* start *

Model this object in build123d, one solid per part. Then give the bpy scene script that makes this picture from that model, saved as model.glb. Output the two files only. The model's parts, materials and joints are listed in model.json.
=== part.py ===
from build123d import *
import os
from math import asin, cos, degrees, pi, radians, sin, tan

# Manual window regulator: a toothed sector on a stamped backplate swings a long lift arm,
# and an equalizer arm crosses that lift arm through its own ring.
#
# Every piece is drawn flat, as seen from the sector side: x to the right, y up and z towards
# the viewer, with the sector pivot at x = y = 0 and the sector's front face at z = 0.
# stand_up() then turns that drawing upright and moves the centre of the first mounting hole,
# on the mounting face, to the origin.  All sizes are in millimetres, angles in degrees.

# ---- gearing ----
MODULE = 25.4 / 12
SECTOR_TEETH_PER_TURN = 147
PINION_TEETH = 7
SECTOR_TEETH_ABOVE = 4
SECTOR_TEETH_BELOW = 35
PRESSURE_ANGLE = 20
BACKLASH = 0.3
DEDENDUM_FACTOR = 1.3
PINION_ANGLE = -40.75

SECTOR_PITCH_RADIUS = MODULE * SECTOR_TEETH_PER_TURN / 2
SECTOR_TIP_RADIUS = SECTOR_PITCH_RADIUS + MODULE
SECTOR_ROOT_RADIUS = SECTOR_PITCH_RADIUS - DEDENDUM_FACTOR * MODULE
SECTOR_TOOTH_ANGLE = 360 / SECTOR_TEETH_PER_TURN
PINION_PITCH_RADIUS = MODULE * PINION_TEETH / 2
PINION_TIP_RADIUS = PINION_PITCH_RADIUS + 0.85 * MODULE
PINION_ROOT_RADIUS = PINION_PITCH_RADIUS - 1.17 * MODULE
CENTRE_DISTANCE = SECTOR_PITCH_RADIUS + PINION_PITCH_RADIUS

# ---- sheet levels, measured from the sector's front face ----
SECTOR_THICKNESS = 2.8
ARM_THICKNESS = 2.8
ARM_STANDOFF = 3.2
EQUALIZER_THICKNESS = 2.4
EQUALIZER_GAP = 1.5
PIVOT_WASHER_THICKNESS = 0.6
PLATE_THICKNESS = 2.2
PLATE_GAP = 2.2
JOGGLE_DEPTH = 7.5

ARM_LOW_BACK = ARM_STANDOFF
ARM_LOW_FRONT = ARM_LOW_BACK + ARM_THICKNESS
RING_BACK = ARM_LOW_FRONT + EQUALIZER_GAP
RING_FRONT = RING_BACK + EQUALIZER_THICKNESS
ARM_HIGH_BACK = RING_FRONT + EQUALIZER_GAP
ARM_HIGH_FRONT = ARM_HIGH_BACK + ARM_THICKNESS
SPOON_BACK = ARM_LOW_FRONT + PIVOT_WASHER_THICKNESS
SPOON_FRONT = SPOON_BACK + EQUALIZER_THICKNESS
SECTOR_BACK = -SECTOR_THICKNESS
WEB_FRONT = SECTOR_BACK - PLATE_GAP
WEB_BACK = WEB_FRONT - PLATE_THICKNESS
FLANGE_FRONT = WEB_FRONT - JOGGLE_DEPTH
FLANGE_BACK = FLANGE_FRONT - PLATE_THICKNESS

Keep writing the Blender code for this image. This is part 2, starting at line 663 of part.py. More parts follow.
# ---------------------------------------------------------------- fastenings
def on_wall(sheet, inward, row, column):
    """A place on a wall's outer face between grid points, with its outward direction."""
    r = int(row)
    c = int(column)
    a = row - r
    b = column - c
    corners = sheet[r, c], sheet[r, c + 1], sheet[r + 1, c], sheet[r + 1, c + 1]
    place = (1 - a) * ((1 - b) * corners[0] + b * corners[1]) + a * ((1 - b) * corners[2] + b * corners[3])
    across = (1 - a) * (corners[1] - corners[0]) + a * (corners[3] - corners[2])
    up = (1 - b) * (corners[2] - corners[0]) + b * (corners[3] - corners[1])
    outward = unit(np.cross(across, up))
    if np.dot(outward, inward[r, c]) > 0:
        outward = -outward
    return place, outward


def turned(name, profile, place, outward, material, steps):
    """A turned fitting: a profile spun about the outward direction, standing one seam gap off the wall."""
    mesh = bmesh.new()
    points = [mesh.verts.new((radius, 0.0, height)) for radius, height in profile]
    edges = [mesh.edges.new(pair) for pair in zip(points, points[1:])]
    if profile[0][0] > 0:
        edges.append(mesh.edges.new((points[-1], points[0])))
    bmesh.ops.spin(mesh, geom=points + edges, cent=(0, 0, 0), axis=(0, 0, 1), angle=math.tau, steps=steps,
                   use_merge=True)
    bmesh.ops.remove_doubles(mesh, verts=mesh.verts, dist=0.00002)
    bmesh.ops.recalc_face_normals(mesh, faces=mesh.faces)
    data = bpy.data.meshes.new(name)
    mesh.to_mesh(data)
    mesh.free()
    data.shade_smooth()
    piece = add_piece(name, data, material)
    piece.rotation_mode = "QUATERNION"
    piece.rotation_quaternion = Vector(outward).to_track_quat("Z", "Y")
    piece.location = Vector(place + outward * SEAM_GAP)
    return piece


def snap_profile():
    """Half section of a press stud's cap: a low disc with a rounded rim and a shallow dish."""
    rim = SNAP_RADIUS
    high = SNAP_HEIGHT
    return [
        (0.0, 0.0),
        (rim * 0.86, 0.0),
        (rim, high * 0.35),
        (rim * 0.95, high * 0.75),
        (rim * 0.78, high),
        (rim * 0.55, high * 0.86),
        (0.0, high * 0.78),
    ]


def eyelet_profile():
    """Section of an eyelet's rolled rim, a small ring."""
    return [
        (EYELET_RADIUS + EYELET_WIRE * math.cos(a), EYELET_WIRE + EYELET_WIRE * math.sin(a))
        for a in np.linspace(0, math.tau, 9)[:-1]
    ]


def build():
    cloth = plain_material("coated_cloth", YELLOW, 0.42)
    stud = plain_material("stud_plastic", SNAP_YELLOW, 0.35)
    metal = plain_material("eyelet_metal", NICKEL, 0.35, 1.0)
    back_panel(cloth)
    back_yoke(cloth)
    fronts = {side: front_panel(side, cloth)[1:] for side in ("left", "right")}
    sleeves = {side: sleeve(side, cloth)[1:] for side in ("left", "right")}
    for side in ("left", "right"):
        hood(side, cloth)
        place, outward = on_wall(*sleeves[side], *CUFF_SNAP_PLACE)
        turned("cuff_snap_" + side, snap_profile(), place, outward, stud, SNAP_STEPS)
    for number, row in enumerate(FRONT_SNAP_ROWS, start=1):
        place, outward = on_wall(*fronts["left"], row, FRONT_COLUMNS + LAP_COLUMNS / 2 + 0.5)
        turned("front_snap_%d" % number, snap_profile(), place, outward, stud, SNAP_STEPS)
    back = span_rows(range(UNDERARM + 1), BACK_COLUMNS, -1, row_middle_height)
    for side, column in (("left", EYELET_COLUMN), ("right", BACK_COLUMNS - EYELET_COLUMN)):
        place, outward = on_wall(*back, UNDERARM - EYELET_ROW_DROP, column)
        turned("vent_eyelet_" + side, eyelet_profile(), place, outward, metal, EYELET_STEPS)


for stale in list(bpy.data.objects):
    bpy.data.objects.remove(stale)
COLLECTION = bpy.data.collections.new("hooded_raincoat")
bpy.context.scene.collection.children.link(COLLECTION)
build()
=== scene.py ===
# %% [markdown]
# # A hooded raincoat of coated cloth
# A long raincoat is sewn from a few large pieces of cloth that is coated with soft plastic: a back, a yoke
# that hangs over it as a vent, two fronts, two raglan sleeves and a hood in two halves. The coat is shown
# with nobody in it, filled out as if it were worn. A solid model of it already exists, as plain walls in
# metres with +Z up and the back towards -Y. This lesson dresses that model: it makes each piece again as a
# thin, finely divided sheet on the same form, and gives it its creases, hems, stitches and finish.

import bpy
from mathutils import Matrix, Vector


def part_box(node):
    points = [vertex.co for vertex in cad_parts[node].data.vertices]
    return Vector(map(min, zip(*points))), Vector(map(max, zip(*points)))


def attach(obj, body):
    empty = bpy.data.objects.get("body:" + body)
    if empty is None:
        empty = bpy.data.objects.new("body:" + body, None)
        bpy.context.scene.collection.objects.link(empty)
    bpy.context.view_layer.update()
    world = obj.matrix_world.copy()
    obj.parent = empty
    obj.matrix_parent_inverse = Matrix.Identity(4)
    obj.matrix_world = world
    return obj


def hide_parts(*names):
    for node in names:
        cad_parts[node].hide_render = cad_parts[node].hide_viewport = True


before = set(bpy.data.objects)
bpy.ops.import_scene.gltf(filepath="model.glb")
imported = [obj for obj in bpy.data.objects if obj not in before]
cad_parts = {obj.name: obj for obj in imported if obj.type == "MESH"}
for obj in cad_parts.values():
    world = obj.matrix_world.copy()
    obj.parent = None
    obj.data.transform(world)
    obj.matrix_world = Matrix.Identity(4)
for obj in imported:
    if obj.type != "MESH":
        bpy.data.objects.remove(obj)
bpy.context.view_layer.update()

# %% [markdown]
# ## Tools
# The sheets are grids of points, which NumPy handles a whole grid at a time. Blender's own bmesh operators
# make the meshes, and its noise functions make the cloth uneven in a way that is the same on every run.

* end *

◆ WHAT IS ASKED:
Extract, word for word, every line beginning with the one that holds "for stale in" and concluding with the one that holds "before = set(bpy.data.objects)". Include both of those lines.

◆ RESULT OF THE EXERCISE:
for stale in list(bpy.data.objects):
    bpy.data.objects.remove(stale)
COLLECTION = bpy.data.collections.new("hooded_raincoat")
bpy.context.scene.collection.children.link(COLLECTION)
build()
=== scene.py ===
# %% [markdown]
# # A hooded raincoat of coated cloth
# A long raincoat is sewn from a few large pieces of cloth that is coated with soft plastic: a back, a yoke
# that hangs over it as a vent, two fronts, two raglan sleeves and a hood in two halves. The coat is shown
# with nobody in it, filled out as if it were worn. A solid model of it already exists, as plain walls in
# metres with +Z up and the back towards -Y. This lesson dresses that model: it makes each piece again as a
# thin, finely divided sheet on the same form, and gives it its creases, hems, stitches and finish.

import bpy
from mathutils import Matrix, Vector


def part_box(node):
    points = [vertex.co for vertex in cad_parts[node].data.vertices]
    return Vector(map(min, zip(*points))), Vector(map(max, zip(*points)))


def attach(obj, body):
    empty = bpy.data.objects.get("body:" + body)
    if empty is None:
        empty = bpy.data.objects.new("body:" + body, None)
        bpy.context.scene.collection.objects.link(empty)
    bpy.context.view_layer.update()
    world = obj.matrix_world.copy()
    obj.parent = empty
    obj.matrix_parent_inverse = Matrix.Identity(4)
    obj.matrix_world = world
    return obj


def hide_parts(*names):
    for node in names:
        cad_parts[node].hide_render = cad_parts[node].hide_viewport = True


before = set(bpy.data.objects)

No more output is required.